There are few business disputes more frustrating than when a fiduciary acts in their own best interests rather than those of a company or a client. The fiduciary can be a corporate officer, salesperson, investment counselor, trustee, accountant, or other professional. Their self-dealing is a conflict of interest and may lead to termination, financial penalties or litigation. Their self-dealing benefits can be direct or indirect.

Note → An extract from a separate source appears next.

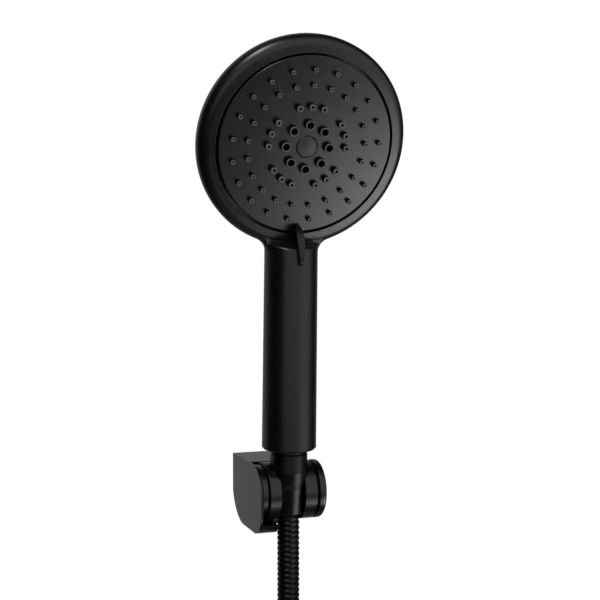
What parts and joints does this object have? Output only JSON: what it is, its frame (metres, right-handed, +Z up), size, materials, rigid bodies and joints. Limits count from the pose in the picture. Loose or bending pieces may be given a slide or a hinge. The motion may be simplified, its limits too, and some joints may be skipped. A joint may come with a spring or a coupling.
{
  "type": "handheld shower head",
  "caption": "Round-faced handheld shower head with a straight grip and selector lever, in a tilting wall holder, with its flexible metal hose.",
  "frame": {"origin": "on the wall behind the holder, level with the holder's pivot and in the handset's middle plane", "axes": "+Y into the wall, +Z up, +X to the right of someone who faces the wall"},
  "size_m": [0.2143, 0.1086, 0.5847],
  "materials": {
    "black_plastic": "satin black",
    "gloss_black": "glossy black",
    "black_rubber": "matt",
    "seal_rubber": "matt",
    "grey_nylon": "matt moulded",
    "black_nylon": "matt",
    "steel": "satin",
    "black_metal": "satin black coated"
  },
  "bodies": {
    "bracket": {"bracket_body": "black_plastic", "wall_hanger": "grey_nylon", "lock_screw": "steel", "hub_ring": "black_plastic", "hub_insert": "grey_nylon", "pivot_screw": "steel"},
    "cradle": {"cradle": "black_plastic", "friction_washer": "grey_nylon", "end_cap": "black_plastic"},
    "handset": {"handset_shell": "black_plastic", "threaded_inlet": "gloss_black", "waterway_tube": "grey_nylon", "inlet_plug_seal": "seal_rubber", "tube_seal": "seal_rubber", "flow_restrictor": "grey_nylon", "inlet_filter": "steel", "inlet_washer": "seal_rubber", "cone_nut": "gloss_black", "hose_ferrule": "black_metal", "distributor": "grey_nylon", "distributor_screws": "steel", "port_seal": "seal_rubber", "port_spring": "steel", "detent_pin": "grey_nylon", "detent_spring": "steel"},
    "selector": {"face_plate": "black_plastic", "nozzle_membrane": "black_rubber", "chamber_plate": "grey_nylon", "chamber_seal": "seal_rubber", "hub_screw": "steel", "centre_cap": "black_plastic", "selector_lever": "black_plastic"},
    "hose_end": {"hose_neck": "black_metal"},
    "hose": {"hose": "black_metal", "hose_coil": "black_metal", "hose_tie": "black_nylon", "hose_tail": "black_metal", "hose_end_sleeve": "black_metal", "end_washer": "seal_rubber"},
    "hex_nut": {"hex_nut": "black_metal"}
  },
  "joints": [
    {"name": "cradle_tilt", "type": "hinge", "parent": "bracket", "child": "cradle", "pos_m": [0, -0.048, 0], "axis": [1, 0, 0], "range_deg": [-5, 30]},
    {"name": "handset_lift", "type": "slide", "parent": "cradle", "child": "handset", "axis": [0, -0.0349, 0.9994], "range_m": [0, 0.045]},
    {"name": "selector_turn", "type": "hinge", "parent": "handset", "child": "selector", "pos_m": [0, -0.09145, 0.21296], "axis": [0, -0.9397, -0.342], "range_deg": [-30, 30]},
    {"name": "hose_swing", "type": "hinge", "parent": "handset", "child": "hose_end", "pos_m": [0, -0.05455, -0.01279], "axis": [1, 0, 0], "range_deg": [-30, 5]},
    {"name": "hose_swivel", "type": "hinge", "parent": "hose_end", "child": "hose", "pos_m": [0, -0.05455, -0.02079], "axis": [0, 0, 1], "continuous": true},
    {"name": "hex_nut_turn", "type": "hinge", "parent": "hose", "child": "hex_nut", "pos_m": [0, -0.09655, -0.3013], "axis": [0, 0, -1], "continuous": true}
  ],
  "couplings": [
    {"joint": "hose_swing", "follows": "cradle_tilt", "ratio": -1}
  ]
}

The plaintiff and legal team must prove the existence of fiduciary duty and that the plaintiff’s interests were damaged by the self-dealing. A fiduciary’s self-dealing comes in many forms:
- When they use a company’s assets for personal and professional gain
- When they take a foundation’s or non-profit’s funds for personal use
- When they use a company’s proprietary information to enrich themselves through the purchase or sale of stocks
- When a financial advisor’s advice suits their interests but not those of the client
- When an advisor knowingly omits relevant facts to their clients
- When making an excessive number of stock trades to raise commissions
Proving it in court
It is important to trust but confirm all business relationships that involve finances. This ensures there are no instances of self-dealing that cost the client money or prevented them from reaching their financial or business goals.
Each state will have different guidelines for the burden of proof. Regardless of the guidelines and the details of the case, a knowledgeable attorney with experience handling fiduciary duty issues like self-dealing can be vital in holding the defendant accountable in a court of law.